The other prong of Hamilton’s two-part plan for repairing the nation’s finances was laid out in his Report on Public Credit, submitted to Congress in January 1790.
The report called for the federal government to consolidate and assume the $25 million worth of debts hobbling states’ budgets.
But the proposal, like Hamilton’s proposal for a national bank, was highly contentious.
And the principal opponents to this plan were the same two individuals that opposed his plan for a national bank: Secretary of State Thomas Jefferson and Congressman James Madison.
The two Virginians’ opposition to the plan stemmed from multiple concerns.
First, some southern states – such as Virginia – were less indebted than others.
Jefferson and Madison saw the plan as requiring these southern states who had paid off most of their war debts to prop-up states who had not (of course, this view ignored the role plantation slave labor played in propping-up the economies of these agrarian southern states).
Second, Jefferson feared that concentrating power in a strong federal government could one day lead to oppression of the sort the fledgling nation had just fought a war to escape.
And Hamilton’s plan would undoubtedly concentrate new power in his Treasury Department, the branch of the federal government that oversees its finances.
On the other, Hamilton felt that every American citizen, regardless of what state they resided in, benefitted equally from the Revolution.
It followed, his argument went, that the debts incurred by the union in the financing of that revolution should be a shared burden, rather than one that fell more heavily on states – such as Massachusetts – that played a bigger role in the war effort, and therefore took on more debt.
But more important for Hamilton than this argument from equality of financial burden was his view that this financial plan was essential to the long-term survival of the union: he viewed it necessary to bind the disparate states that made up the country in a fiscal union.
By tying the states together in a fiscal union, he hoped to make it less likely that states would one day seek to secede from the union (a similar argument has today been applied to the European Union).
Hamilton viewed this financial plan as being so essential that he was willing to trade away another ambition of his: to have New York City, then serving as the nation’s temporary capital, remain the nation’s permanent capital.
So in June of 1790, Hamilton, Jefferson, and Madison met behind closed doors for dinner at Jefferson’s New York City residence on Maiden Lane.
The location of this home is today marked by a plaque and is - fittingly considering that Hamilton’s vision of an American economy based on commerce and finance came to be realized at the expense of Jefferson’s hope for an economy based on agriculture - overshadowed by the imposing façade of the New York Federal Reserve.
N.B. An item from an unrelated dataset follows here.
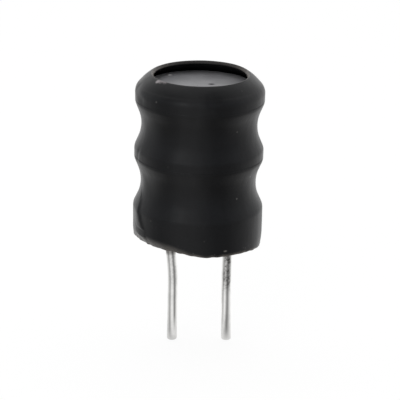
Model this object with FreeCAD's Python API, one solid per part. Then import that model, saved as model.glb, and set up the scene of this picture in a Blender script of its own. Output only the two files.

At this dinner, Hamilton sought to get the support he needed to pass his fiscal program through Congress and was willing, however unhappily, to trade away New York’s position as the seat of the federal government to do so.
Meanwhile, Jefferson and Madison were instinctively opposed to any proposals that would strengthen the federal government. But being Virginians, they also sought to have the capital city be as close to Virginia as possible.
Moreover, the agrarian-minded Jefferson loathe New York City which he viewed – not without reason – as a heaven for financial speculators. The city was so associated with Alexander Hamilton and finance that the Treasury Secretary’s detractors referred to it as Hamiltonopolis. Moving the nation’s capital from New York to the Virginia area was thus doubly important to Jefferson.
The chance for a grand compromise was ripe.
At the dinner, Hamilton agreed to urge congressmen from Pennsylvania to support Philadelphia becoming the nation’s temporary capital for 10 years.
After this period of 10 years, a yet-to-be determined location along the Potomac River located between Maryland and Virginia would become the nation’s permanent capital.
In exchange for Hamilton’s efforts on the issue of the temporary and permanent capitals, Madison would muster up support for Hamilton’s fiscal program from southern congressmen.
Today this agreement is referred to as The Compromise of 1790.
And that location along the Potomac is now Washington D.C., seat of the U.S. federal government.
Many of the buildings used by the federal government while Philadelphia served as America’s capital remain standing today and are open to visitors.
Congress Hall, shown in the picture below, served as the seat of Congress from 1790 to 1800.
Old City Hall, seen in the picture below, served as the seat of the U.S. Supreme Court.
And the foundations of the executive residence used by presidents George Washington and John Adams, seen to the right of the frame in the video below, remain standing today.
Moreover, the headquarters of the Bank of the United States, a semi-public institution created while Philadelphia served as America’s capital, also remains standing.